- **AIM OF THE EXERCISE**
Repeat the listing in full, word for word.

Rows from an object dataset
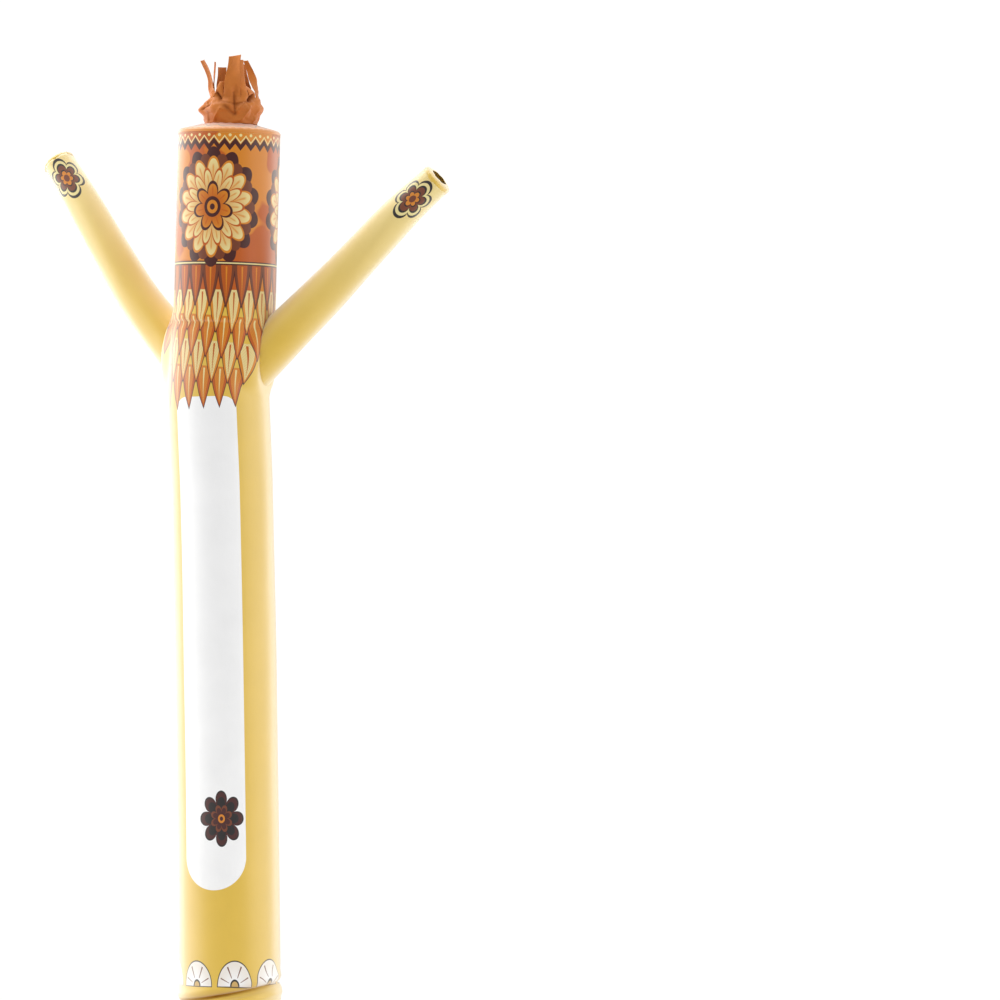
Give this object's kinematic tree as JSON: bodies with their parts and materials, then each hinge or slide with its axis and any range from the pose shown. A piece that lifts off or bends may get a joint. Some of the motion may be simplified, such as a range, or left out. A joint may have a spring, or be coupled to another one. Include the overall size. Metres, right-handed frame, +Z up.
{
  "type": "inflatable air dancer",
  "caption": "Tall upright tube of thin nylon with raised tapered arms, vented hands and crown, and a crumpled tube of cut strips for hair, held up by blown air.",
  "frame": {"origin": "middle of the bounding box, on the ground that the bottom hem stands on", "axes": "+Z up along the trunk; -Y is the dancer's front; +X is to the right of someone facing its front"},
  "size_m": [1.342, 0.43, 3.0401],
  "materials": {
    "trunk_cloth": "slightly glossy ripstop nylon",
    "crown_cloth": "slightly glossy ripstop nylon",
    "arm_cloth_left": "slightly glossy ripstop nylon",
    "arm_cloth_right": "slightly glossy ripstop nylon",
    "hand_cloth_left": "slightly glossy ripstop nylon",
    "hand_cloth_right": "slightly glossy ripstop nylon",
    "collar_cloth": "satin nylon",
    "strip_cloth": "satin nylon"
  },
  "bodies": {
    "root": {"trunk_tube": "trunk_cloth", "crown_panel": "crown_cloth", "arm_left": "arm_cloth_left", "arm_right": "arm_cloth_right", "hand_panel_left": "hand_cloth_left", "hand_panel_right": "hand_cloth_right", "hair_collar": "collar_cloth", "hair_strips": "strip_cloth"}
  },
  "joints": []
}
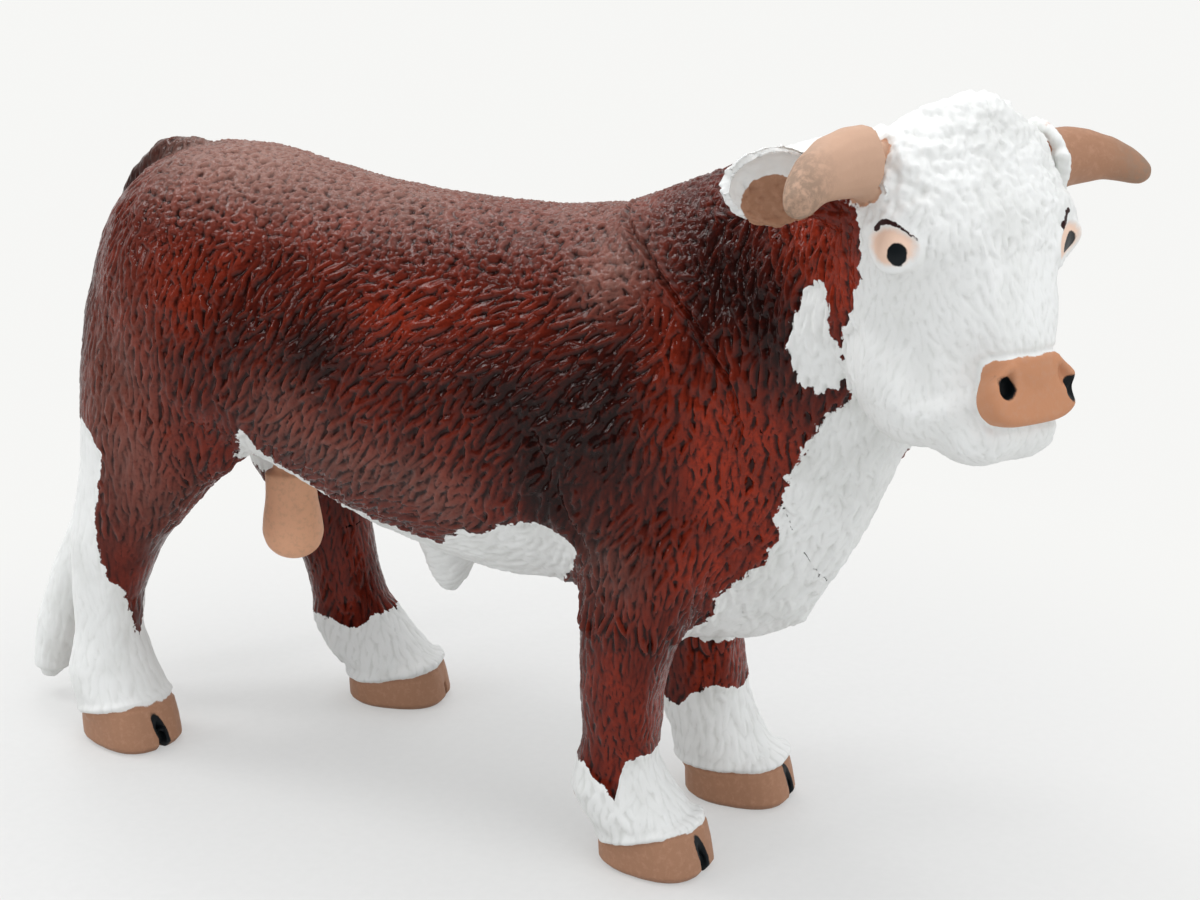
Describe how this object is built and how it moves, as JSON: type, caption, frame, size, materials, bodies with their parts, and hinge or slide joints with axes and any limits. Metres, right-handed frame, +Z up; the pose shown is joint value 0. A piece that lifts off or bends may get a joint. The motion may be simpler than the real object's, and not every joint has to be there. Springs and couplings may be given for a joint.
{
  "type": "toy farm animal figure",
  "caption": "Solid vinyl toy bull for farm play, standing on flat hooves with its head turned to its right; fitted horns, ears, tail and neck.",
  "frame": {"origin": "middle of the footprint of the whole figure, on the floor it stands on", "axes": "+X along the body towards the chest, +Y to the animal's left, +Z up"},
  "size_m": [0.1384, 0.0492, 0.0879],
  "materials": {
    "coat": "gloss",
    "face": "satin",
    "horn": "matte",
    "ear": "matte",
    "tail": "satin",
    "skin": "matte"
  },
  "bodies": {
    "root": {"body": "coat", "head_neck": "face", "horn_left": "horn", "horn_right": "horn", "ear_left": "ear", "ear_right": "ear", "tail": "tail", "scrotum": "skin"}
  },
  "joints": []
}
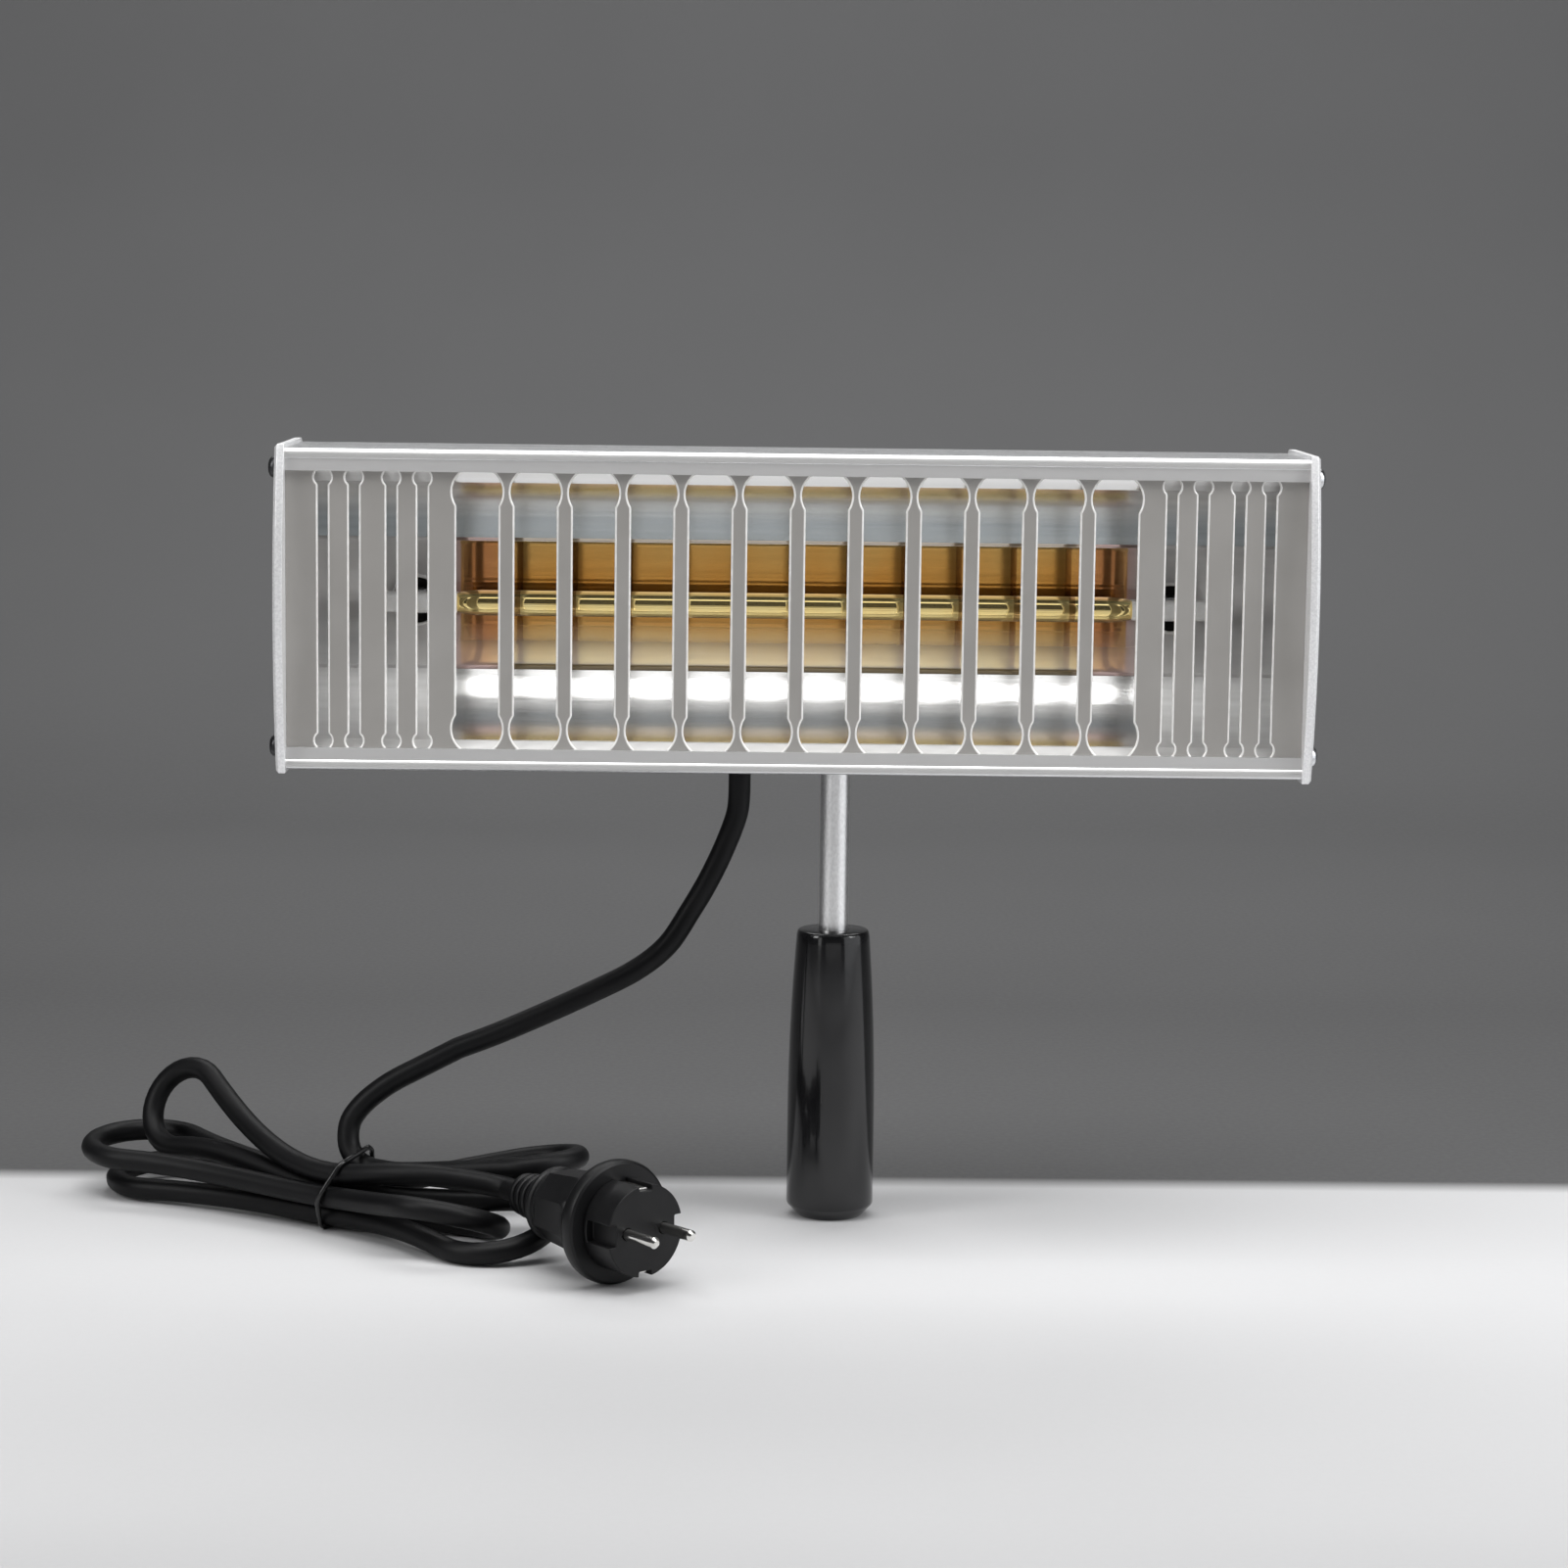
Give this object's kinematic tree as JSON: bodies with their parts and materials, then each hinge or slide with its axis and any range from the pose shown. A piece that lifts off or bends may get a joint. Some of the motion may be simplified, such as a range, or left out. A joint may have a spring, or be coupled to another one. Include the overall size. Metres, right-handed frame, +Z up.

- **FINISHED TASK**
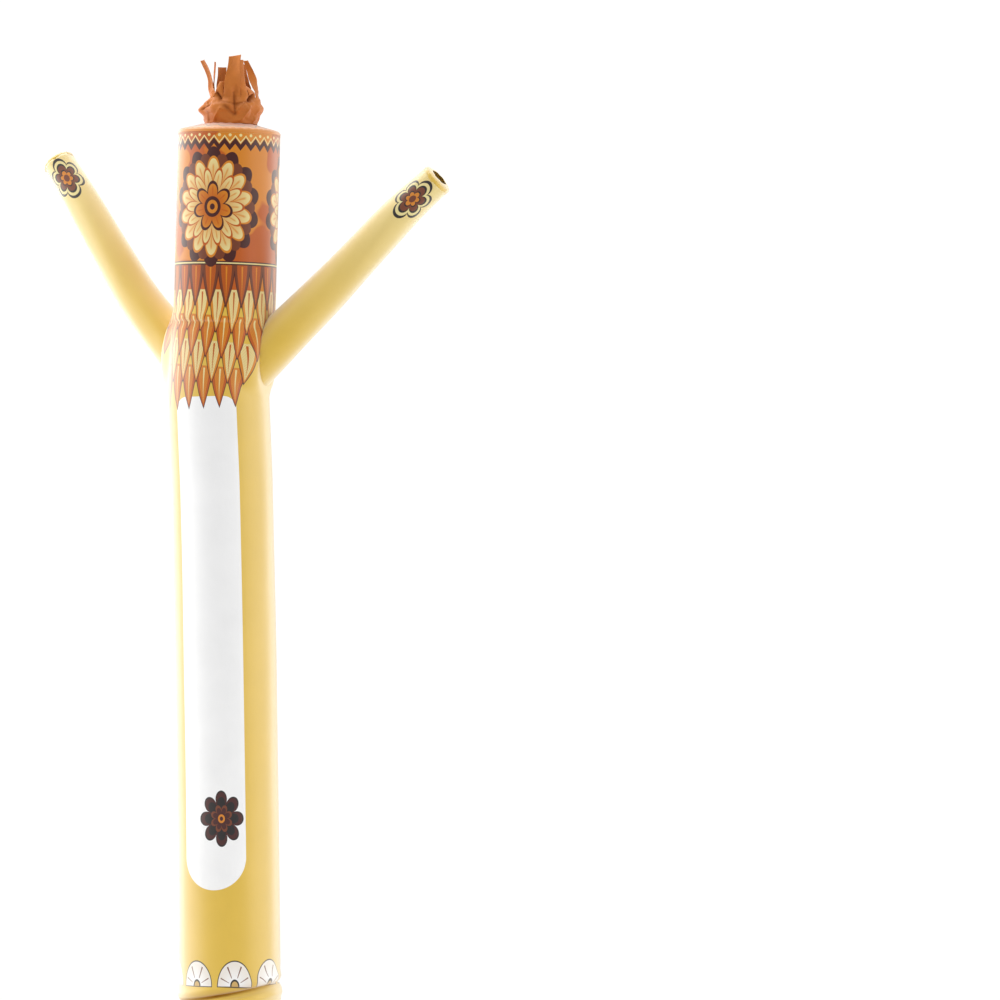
Give this object's kinematic tree as JSON: bodies with their parts and materials, then each hinge or slide with its axis and any range from the pose shown. A piece that lifts off or bends may get a joint. Some of the motion may be simplified, such as a range, or left out. A joint may have a spring, or be coupled to another one. Include the overall size. Metres, right-handed frame, +Z up.
{
  "type": "inflatable air dancer",
  "caption": "Tall upright tube of thin nylon with raised tapered arms, vented hands and crown, and a crumpled tube of cut strips for hair, held up by blown air.",
  "frame": {"origin": "middle of the bounding box, on the ground that the bottom hem stands on", "axes": "+Z up along the trunk; -Y is the dancer's front; +X is to the right of someone facing its front"},
  "size_m": [1.342, 0.43, 3.0401],
  "materials": {
    "trunk_cloth": "slightly glossy ripstop nylon",
    "crown_cloth": "slightly glossy ripstop nylon",
    "arm_cloth_left": "slightly glossy ripstop nylon",
    "arm_cloth_right": "slightly glossy ripstop nylon",
    "hand_cloth_left": "slightly glossy ripstop nylon",
    "hand_cloth_right": "slightly glossy ripstop nylon",
    "collar_cloth": "satin nylon",
    "strip_cloth": "satin nylon"
  },
  "bodies": {
    "root": {"trunk_tube": "trunk_cloth", "crown_panel": "crown_cloth", "arm_left": "arm_cloth_left", "arm_right": "arm_cloth_right", "hand_panel_left": "hand_cloth_left", "hand_panel_right": "hand_cloth_right", "hair_collar": "collar_cloth", "hair_strips": "strip_cloth"}
  },
  "joints": []
}
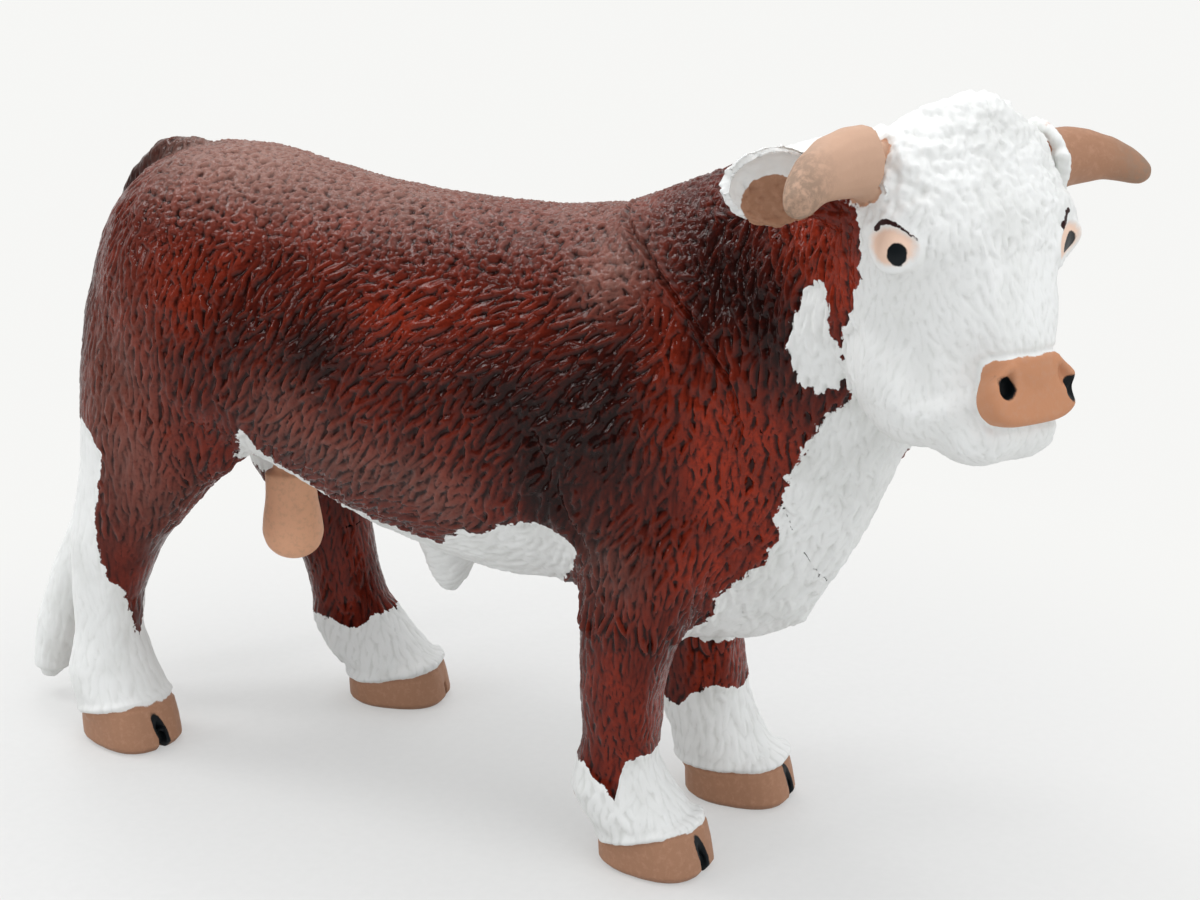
Describe how this object is built and how it moves, as JSON: type, caption, frame, size, materials, bodies with their parts, and hinge or slide joints with axes and any limits. Metres, right-handed frame, +Z up; the pose shown is joint value 0. A piece that lifts off or bends may get a joint. The motion may be simpler than the real object's, and not every joint has to be there. Springs and couplings may be given for a joint.
{
  "type": "toy farm animal figure",
  "caption": "Solid vinyl toy bull for farm play, standing on flat hooves with its head turned to its right; fitted horns, ears, tail and neck.",
  "frame": {"origin": "middle of the footprint of the whole figure, on the floor it stands on", "axes": "+X along the body towards the chest, +Y to the animal's left, +Z up"},
  "size_m": [0.1384, 0.0492, 0.0879],
  "materials": {
    "coat": "gloss",
    "face": "satin",
    "horn": "matte",
    "ear": "matte",
    "tail": "satin",
    "skin": "matte"
  },
  "bodies": {
    "root": {"body": "coat", "head_neck": "face", "horn_left": "horn", "horn_right": "horn", "ear_left": "ear", "ear_right": "ear", "tail": "tail", "scrotum": "skin"}
  },
  "joints": []
}
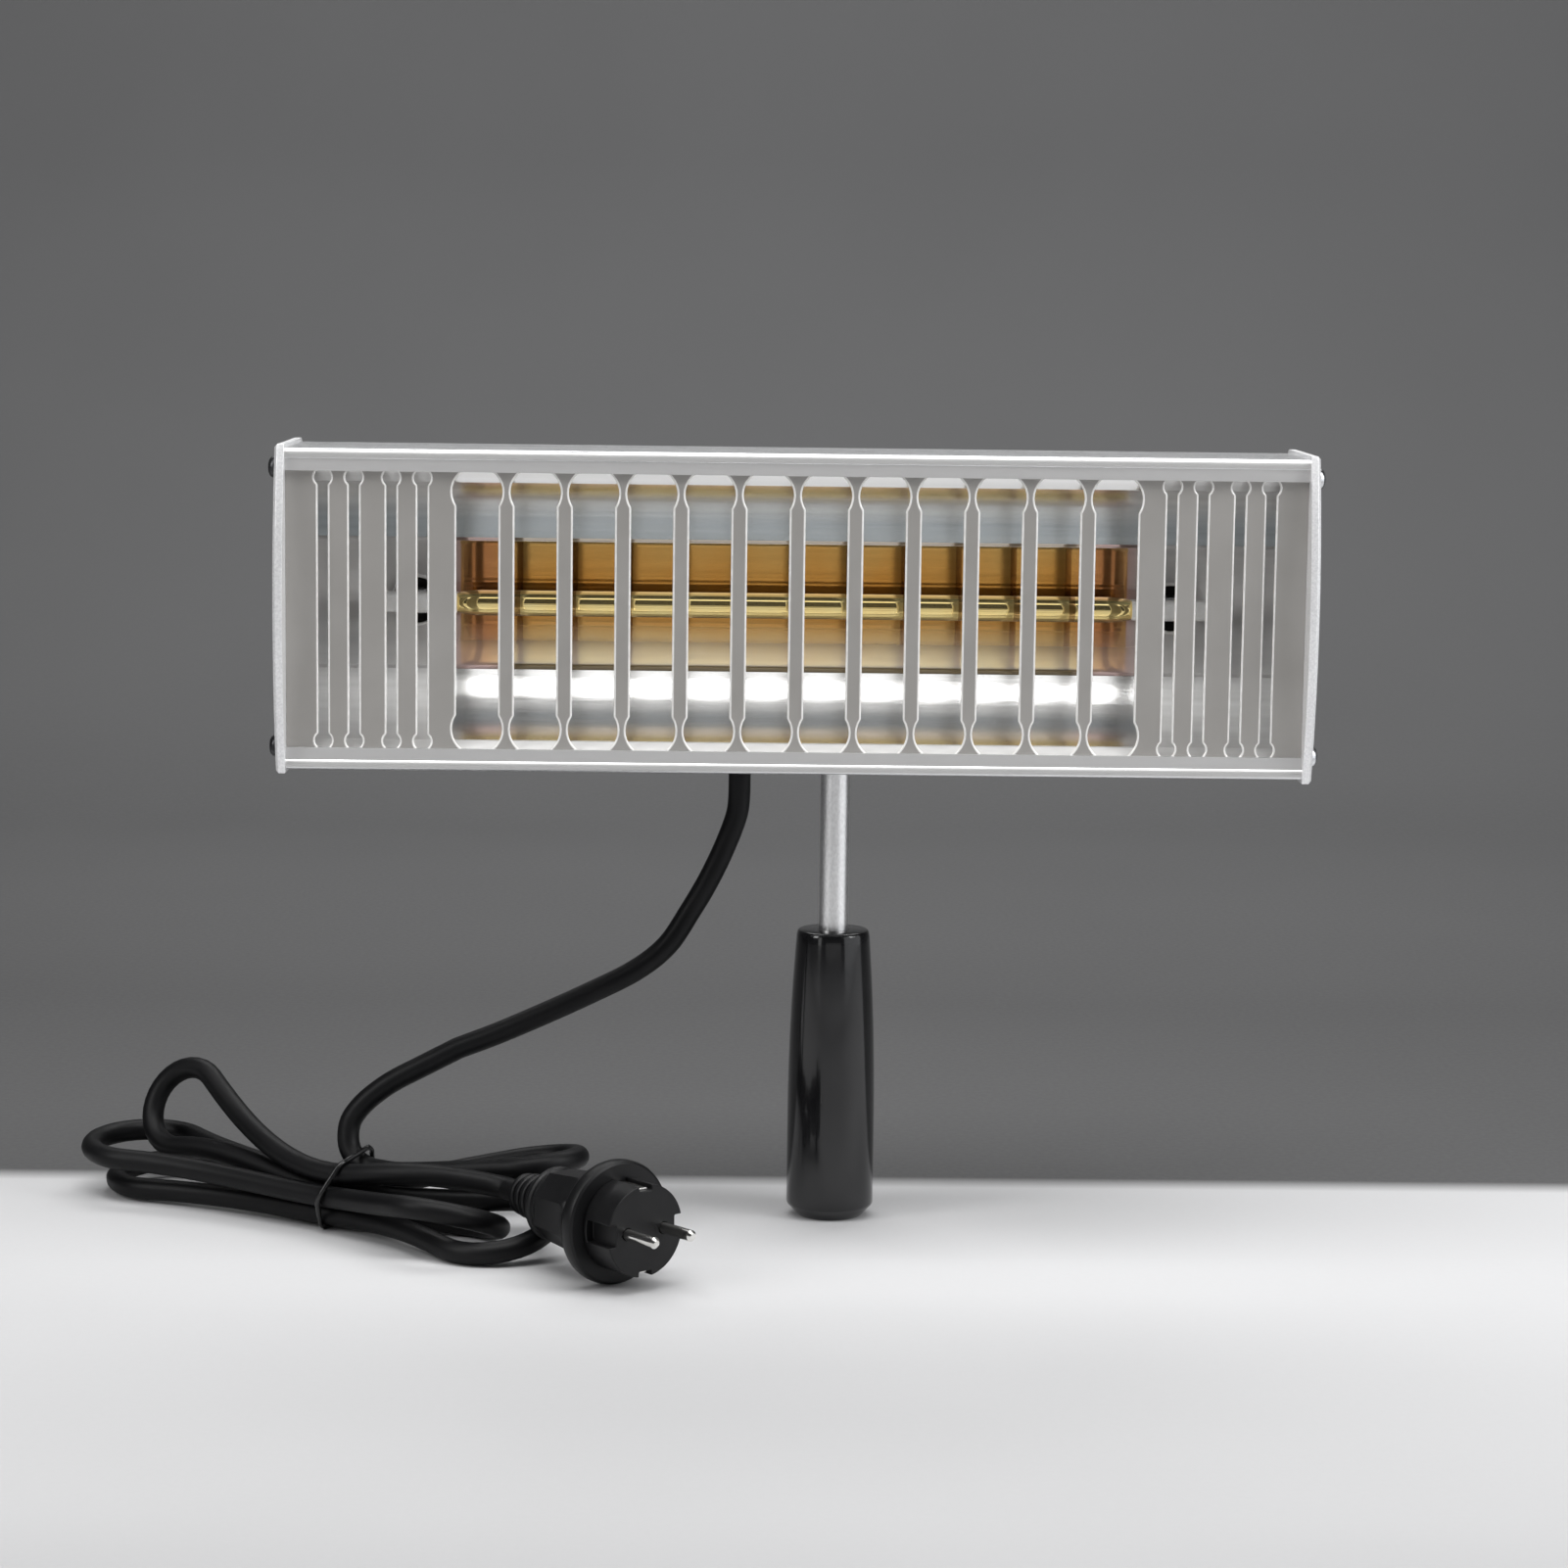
Give this object's kinematic tree as JSON: bodies with their parts and materials, then each hinge or slide with its axis and any range from the pose shown. A piece that lifts off or bends may get a joint. Some of the motion may be simplified, such as a range, or left out. A joint may have a spring, or be coupled to another one. Include the overall size. Metres, right-handed frame, +Z up.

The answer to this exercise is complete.